# Written instruction:
Starting at the line that contains "boxes = [nodes[name].bounding_box()" and stopping at the line that contains "points = [vertex.co", repeat every line exactly, the two end lines included, and nothing else.

# Given data:
*****
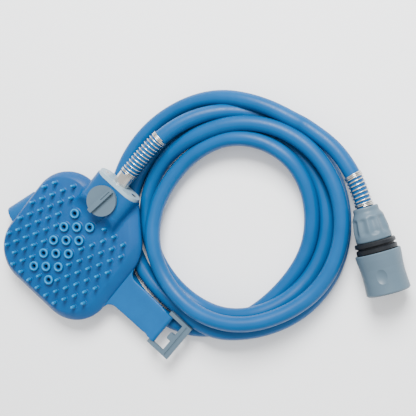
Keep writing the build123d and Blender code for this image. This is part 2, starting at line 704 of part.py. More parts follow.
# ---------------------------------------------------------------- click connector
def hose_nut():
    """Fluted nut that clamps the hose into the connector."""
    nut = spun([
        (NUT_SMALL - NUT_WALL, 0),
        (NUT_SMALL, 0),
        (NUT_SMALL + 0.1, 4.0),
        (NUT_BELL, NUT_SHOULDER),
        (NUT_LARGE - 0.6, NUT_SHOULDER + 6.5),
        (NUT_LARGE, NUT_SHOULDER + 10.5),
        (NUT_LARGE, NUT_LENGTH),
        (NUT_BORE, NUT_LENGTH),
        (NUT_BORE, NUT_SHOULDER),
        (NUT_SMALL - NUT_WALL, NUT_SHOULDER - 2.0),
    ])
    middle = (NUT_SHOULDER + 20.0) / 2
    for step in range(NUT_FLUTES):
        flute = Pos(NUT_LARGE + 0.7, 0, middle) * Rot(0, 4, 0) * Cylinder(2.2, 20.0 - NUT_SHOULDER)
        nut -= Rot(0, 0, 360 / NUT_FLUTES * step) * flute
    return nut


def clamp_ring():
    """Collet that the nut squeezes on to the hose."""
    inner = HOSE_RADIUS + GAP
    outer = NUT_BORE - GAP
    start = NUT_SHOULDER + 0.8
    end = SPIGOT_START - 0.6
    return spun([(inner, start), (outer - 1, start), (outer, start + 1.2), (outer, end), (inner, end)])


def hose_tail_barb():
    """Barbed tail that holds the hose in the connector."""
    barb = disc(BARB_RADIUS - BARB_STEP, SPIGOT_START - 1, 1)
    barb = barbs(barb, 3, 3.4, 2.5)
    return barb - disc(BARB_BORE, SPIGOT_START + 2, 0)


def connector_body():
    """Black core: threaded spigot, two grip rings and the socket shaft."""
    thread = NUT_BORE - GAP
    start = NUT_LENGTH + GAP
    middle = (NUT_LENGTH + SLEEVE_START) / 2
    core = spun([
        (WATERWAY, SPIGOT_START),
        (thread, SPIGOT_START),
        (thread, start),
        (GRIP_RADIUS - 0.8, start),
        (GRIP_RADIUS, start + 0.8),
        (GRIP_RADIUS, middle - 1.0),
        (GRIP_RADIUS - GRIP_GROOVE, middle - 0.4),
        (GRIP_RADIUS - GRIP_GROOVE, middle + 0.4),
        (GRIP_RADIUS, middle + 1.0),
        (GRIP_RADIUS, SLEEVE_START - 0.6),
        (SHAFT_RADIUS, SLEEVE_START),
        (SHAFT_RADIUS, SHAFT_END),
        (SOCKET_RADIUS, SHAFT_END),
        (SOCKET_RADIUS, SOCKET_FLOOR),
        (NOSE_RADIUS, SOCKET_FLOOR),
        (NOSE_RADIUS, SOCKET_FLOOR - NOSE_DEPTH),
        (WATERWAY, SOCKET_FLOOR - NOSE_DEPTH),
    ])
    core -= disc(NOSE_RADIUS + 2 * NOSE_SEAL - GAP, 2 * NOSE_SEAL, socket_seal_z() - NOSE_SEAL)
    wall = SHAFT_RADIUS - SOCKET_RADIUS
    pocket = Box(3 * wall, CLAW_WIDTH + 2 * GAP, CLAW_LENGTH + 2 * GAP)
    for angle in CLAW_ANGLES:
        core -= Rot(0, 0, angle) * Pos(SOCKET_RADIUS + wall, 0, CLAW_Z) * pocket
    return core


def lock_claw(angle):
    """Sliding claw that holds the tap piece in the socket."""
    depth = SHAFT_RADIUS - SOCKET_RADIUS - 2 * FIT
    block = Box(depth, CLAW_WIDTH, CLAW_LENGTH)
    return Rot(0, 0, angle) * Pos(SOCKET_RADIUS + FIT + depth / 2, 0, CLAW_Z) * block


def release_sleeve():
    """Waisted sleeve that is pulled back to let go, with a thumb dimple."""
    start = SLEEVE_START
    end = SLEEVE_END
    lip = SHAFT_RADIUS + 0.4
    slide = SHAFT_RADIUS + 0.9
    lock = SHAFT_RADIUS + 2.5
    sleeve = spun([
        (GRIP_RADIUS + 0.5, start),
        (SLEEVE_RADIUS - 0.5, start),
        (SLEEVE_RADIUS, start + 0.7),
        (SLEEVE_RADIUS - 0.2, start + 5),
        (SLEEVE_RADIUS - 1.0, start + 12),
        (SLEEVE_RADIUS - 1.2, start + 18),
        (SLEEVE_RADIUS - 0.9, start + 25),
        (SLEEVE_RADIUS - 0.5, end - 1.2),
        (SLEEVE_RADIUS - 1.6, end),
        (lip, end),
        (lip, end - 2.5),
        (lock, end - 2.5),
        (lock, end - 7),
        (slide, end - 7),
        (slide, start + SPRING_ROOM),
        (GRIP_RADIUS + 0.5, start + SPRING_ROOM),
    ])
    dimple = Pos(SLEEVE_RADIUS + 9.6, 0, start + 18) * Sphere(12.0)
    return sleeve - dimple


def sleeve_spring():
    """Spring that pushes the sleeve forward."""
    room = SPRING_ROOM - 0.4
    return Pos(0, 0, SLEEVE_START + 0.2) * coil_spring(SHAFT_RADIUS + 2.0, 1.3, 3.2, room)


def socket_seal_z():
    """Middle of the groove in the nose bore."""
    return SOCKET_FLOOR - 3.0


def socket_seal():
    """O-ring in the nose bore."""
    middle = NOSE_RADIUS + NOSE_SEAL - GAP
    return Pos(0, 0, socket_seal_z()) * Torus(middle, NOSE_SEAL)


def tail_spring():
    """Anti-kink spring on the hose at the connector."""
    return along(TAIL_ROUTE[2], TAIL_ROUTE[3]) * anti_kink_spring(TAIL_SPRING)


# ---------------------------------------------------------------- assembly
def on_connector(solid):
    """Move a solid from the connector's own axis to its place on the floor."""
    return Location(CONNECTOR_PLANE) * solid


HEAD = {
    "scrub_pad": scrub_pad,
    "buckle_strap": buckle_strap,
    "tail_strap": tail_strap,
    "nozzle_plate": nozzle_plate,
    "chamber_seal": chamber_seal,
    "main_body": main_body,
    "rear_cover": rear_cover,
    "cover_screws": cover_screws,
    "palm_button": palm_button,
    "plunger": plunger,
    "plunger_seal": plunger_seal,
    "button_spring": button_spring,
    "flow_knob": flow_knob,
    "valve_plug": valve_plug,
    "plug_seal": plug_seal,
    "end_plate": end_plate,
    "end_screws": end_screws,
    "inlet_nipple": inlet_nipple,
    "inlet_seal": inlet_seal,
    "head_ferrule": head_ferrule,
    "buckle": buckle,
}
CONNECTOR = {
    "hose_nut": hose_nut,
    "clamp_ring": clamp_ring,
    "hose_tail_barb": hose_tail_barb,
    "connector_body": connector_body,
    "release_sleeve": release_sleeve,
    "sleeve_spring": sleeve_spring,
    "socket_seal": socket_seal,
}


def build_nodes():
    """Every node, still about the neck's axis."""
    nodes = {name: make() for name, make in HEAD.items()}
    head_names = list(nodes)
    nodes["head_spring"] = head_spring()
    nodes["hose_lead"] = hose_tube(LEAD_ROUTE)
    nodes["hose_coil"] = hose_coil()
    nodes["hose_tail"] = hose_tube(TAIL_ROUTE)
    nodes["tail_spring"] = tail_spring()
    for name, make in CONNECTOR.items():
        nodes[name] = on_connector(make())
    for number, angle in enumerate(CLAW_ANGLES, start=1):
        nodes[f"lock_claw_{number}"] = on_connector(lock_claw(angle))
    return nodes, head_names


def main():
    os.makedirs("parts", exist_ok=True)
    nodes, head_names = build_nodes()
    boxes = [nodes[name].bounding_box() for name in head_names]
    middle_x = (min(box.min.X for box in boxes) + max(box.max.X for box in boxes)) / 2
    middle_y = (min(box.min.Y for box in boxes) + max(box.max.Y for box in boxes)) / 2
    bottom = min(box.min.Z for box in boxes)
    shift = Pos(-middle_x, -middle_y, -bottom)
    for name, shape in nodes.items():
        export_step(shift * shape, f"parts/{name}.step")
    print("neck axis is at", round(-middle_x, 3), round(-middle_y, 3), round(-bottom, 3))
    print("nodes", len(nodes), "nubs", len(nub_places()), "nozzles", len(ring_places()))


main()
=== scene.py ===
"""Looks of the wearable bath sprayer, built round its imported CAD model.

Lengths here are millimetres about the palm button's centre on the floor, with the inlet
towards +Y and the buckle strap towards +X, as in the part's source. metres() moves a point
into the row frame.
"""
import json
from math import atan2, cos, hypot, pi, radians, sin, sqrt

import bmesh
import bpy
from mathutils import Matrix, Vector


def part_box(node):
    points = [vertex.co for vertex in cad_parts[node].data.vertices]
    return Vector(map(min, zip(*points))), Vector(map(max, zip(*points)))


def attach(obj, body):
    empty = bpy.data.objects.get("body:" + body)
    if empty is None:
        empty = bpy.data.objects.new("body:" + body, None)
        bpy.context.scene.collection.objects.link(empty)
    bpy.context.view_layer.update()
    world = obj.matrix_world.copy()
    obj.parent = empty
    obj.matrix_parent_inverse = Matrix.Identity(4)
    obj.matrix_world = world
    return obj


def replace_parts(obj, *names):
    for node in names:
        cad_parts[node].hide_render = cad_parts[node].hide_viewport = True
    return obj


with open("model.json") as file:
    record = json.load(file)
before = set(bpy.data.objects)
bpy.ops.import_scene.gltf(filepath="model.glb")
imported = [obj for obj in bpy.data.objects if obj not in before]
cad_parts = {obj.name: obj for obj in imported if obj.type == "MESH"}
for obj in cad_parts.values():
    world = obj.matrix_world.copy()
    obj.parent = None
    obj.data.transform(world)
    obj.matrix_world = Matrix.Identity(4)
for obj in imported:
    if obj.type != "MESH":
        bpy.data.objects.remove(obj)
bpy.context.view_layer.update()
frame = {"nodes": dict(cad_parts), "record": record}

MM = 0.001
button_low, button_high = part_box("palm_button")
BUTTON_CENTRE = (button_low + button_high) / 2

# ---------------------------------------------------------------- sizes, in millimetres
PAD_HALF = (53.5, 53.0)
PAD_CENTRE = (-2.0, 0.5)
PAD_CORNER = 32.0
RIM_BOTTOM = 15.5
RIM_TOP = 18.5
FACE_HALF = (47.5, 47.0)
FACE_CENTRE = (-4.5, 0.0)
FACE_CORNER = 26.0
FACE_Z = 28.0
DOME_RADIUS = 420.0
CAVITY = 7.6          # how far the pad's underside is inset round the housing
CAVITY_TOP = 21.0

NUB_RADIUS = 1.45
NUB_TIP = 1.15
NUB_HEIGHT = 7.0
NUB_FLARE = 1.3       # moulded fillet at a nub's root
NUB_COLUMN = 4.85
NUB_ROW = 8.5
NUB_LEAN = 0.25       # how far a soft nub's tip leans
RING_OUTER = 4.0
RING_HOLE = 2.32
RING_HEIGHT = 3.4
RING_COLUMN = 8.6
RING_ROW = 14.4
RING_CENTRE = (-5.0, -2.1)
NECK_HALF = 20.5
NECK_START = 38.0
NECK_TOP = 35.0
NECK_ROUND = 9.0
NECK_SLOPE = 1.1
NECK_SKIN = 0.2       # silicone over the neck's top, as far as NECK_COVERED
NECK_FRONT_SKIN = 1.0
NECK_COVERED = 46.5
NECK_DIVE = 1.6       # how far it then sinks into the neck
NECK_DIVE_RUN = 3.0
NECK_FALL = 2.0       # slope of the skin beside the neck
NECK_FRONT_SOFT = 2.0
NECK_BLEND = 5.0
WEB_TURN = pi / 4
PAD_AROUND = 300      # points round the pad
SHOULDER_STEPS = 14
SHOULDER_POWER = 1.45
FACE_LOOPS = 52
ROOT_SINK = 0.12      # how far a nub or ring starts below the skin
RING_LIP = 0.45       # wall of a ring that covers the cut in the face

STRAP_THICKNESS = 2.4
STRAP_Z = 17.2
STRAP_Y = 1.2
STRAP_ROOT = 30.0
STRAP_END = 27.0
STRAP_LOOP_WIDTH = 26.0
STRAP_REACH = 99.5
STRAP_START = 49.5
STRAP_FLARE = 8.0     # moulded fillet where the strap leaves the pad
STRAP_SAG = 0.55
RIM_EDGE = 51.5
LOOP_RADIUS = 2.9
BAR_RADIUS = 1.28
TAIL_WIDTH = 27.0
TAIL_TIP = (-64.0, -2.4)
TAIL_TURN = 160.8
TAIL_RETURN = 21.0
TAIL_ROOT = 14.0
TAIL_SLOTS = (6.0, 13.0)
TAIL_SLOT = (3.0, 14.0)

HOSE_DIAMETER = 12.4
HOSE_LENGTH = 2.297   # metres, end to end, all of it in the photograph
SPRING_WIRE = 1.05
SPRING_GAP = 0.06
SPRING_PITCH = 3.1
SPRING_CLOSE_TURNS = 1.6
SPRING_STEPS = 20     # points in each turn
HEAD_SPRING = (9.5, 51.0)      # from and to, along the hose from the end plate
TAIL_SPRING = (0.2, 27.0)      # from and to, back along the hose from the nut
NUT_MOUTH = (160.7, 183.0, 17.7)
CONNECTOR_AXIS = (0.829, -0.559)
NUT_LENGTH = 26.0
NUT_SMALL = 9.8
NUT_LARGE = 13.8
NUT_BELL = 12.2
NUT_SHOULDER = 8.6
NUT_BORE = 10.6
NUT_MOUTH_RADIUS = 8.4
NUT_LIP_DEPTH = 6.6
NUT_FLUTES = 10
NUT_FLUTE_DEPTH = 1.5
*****
# Result of this task:
    boxes = [nodes[name].bounding_box() for name in head_names]
    middle_x = (min(box.min.X for box in boxes) + max(box.max.X for box in boxes)) / 2
    middle_y = (min(box.min.Y for box in boxes) + max(box.max.Y for box in boxes)) / 2
    bottom = min(box.min.Z for box in boxes)
    shift = Pos(-middle_x, -middle_y, -bottom)
    for name, shape in nodes.items():
        export_step(shift * shape, f"parts/{name}.step")
    print("neck axis is at", round(-middle_x, 3), round(-middle_y, 3), round(-bottom, 3))
    print("nodes", len(nodes), "nubs", len(nub_places()), "nozzles", len(ring_places()))


main()
=== scene.py ===
"""Looks of the wearable bath sprayer, built round its imported CAD model.

Lengths here are millimetres about the palm button's centre on the floor, with the inlet
towards +Y and the buckle strap towards +X, as in the part's source. metres() moves a point
into the row frame.
"""
import json
from math import atan2, cos, hypot, pi, radians, sin, sqrt

import bmesh
import bpy
from mathutils import Matrix, Vector


def part_box(node):
    points = [vertex.co for vertex in cad_parts[node].data.vertices]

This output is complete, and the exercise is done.